Gort:
The giant metal robot Gort accompanied Klaatu, a visitor to Earth from a distant planet, on board a flying saucer in the 1951 movie The Day the Earth Stood Still (remade in 2008 with robot-like actor Keanu Reeves). Robots like Gort, explained Klaatu, have the authority of an interstellar police force: “There’s no limit to what Gort could do. He could destroy the Earth.” Fortunately Gort responds to the command “Klaatu barada nikto” before carrying out this threat.
The Daleks:
Although not technically robots, because they enclose the bodies of mutant extraterrestrial Kaleds from the planet Skaro, the Daleks – first seen in the British TV series Dr Who in the 1960s – display such machine-like dedication and lack of compassion that they should serve as an inspiration for the killer robot armies of the future. Exterminate! Exterminate!

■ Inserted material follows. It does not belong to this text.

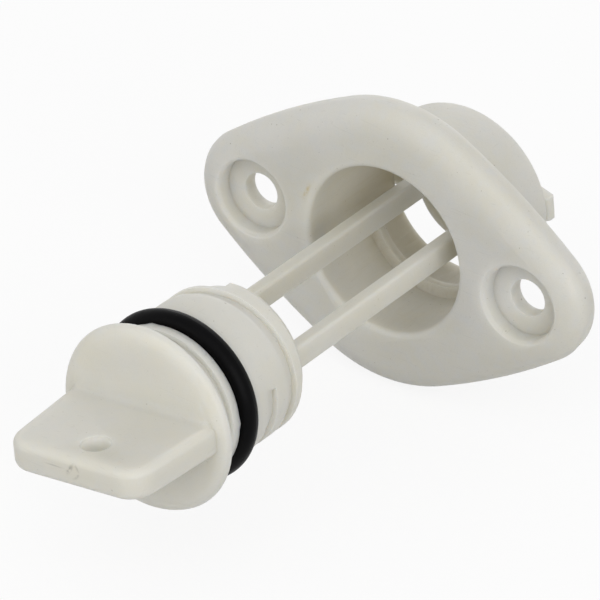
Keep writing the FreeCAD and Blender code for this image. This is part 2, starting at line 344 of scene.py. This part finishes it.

Westworld’s Robot Model 406:
The menacing gunslinger robot from Michael Crichton’s 1976 movie Westworld, played by Yul Brynner, foreshadowed the much later Terminator in its single-minded pursuit of human victims. A stock character at an adult-entertainment theme park called Delos, the expressionless robot gunslinger let theme-park guests kill him in shooting matches, but had his revenge when the theme park computers went haywire.
Robocop’s ED-209:
The Enforcement Droid Series 209 robot – seen in the Robocop movie series – was heralded as “a self-sufficient, law-enforcement robot” for the purposes of “urban pacification.” Things started to go terribly wrong during the boardroom product launch, when the ED-209 mistakenly uses its miniguns to obliterate an unfortunate corporate executive.
T-800 Terminator:
The Cyberdyne Systems model T-800 cyborg, which first appeared in The Terminator in 1984, was an early attempt by the killer robot overlords of the future to meddle with the late 20th Century. Played in the movie by Arnold Schwarzenegger (as the human form housing the metal killing machine) the original T-800 was soon followed by even tougher robot assassins.